Let's see if we've got this straight: Starting today, you have to pay sales tax if you buy this newspaper over the counter or through home delivery. But you avoid that sales tax if you purchase this newspaper out of a vending machine, at least until Jan. 1. And you don't pay sales tax if the paper you pick up is distributed for free.

The raft of new products and services now subject to Maryland's percent sales tax illustrates how legislators didn't give much thought to the problems they were creating. It's one thing to raise new revenue through a well-devised updating of the tax code. It's another to simply select a hodge-podge of new tax items without careful planning.

zTC The direct approach to taxation always works best. For instance, the cigarette tax increases today from 16 cents to 36 cents per pack. That's not hard to comprehend. Likewise, the gas tax rises today from 18.5 cents to 23.5 cents per gallon.

But try some of the other new taxable items:

* Food at hospitals is taxed, except when the food charge is included in the room rate. You don't pay tax when your lunch tray arrives, but you are taxed if you buy something off the snack cart.

* Food at colleges will be taxed, unless part of a meal plan. Students not on a meal plan are out of luck. Evading the sales tax at the cafeteria cash registers could become a new college fad.

* Cellular telephones and other mobile telecommunications services are taxed. But if you make a long distance call this way, it won't be taxed.

* Customer calling phone services are taxed, but not normal telephone services.

* Pay-per-view television services are taxed, but not if you attend closed-circuit telecasts. If you subscribe to television broadcasts boxing or wrestling, you get clobbered -- a special 10 percent tax and the 5 percent sales tax.

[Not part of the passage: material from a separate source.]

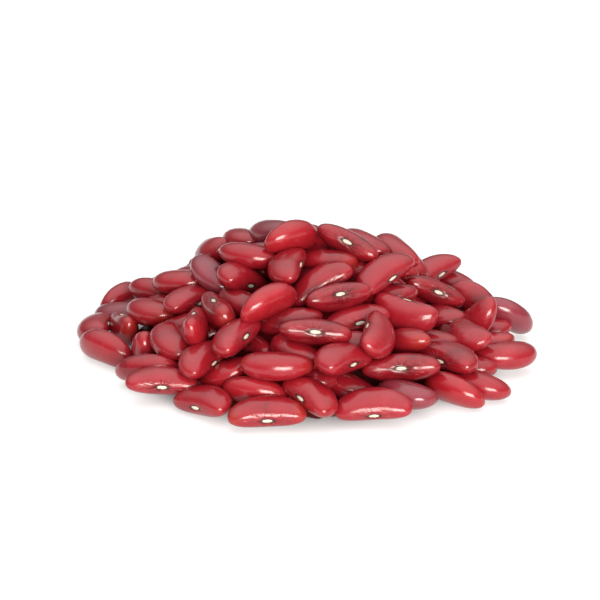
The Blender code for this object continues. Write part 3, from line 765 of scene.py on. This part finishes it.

Worse news in on the way. Far-reaching tax changes take effect June 1, July 1 and Jan. 1. Wait till you get a look at the snack foods that will or won't be taxed; the ready-to-eat grocery foods that may or may not be taxed (one ice cream sandwich is taxable; a package of a dozen ice cream sandwiches isn't); the security services being taxed (you're taxed for using a security system but not for installing it), and the commercial cleaning services (carpet-cleaning is taxed; sofa-cleaning isn't).

It's a mess. Thousands of businesses and individuals who must collect the sales tax don't even know they have to do so. The state comptroller's office has no idea how many there may be -- or how to contact them. The General Assembly hurriedly passed a tax package and fled Annapolis. The comptroller's office is left with the chaos and costly paperwork of administering these new taxes.

Over the summer, the situation could prove unmanageable. The General Assembly didn't simplify the tax code or close loopholes. It created new loopholes and added new complexities. No wonder legislators have an image problem. Even when they take action, they manage to gum it up.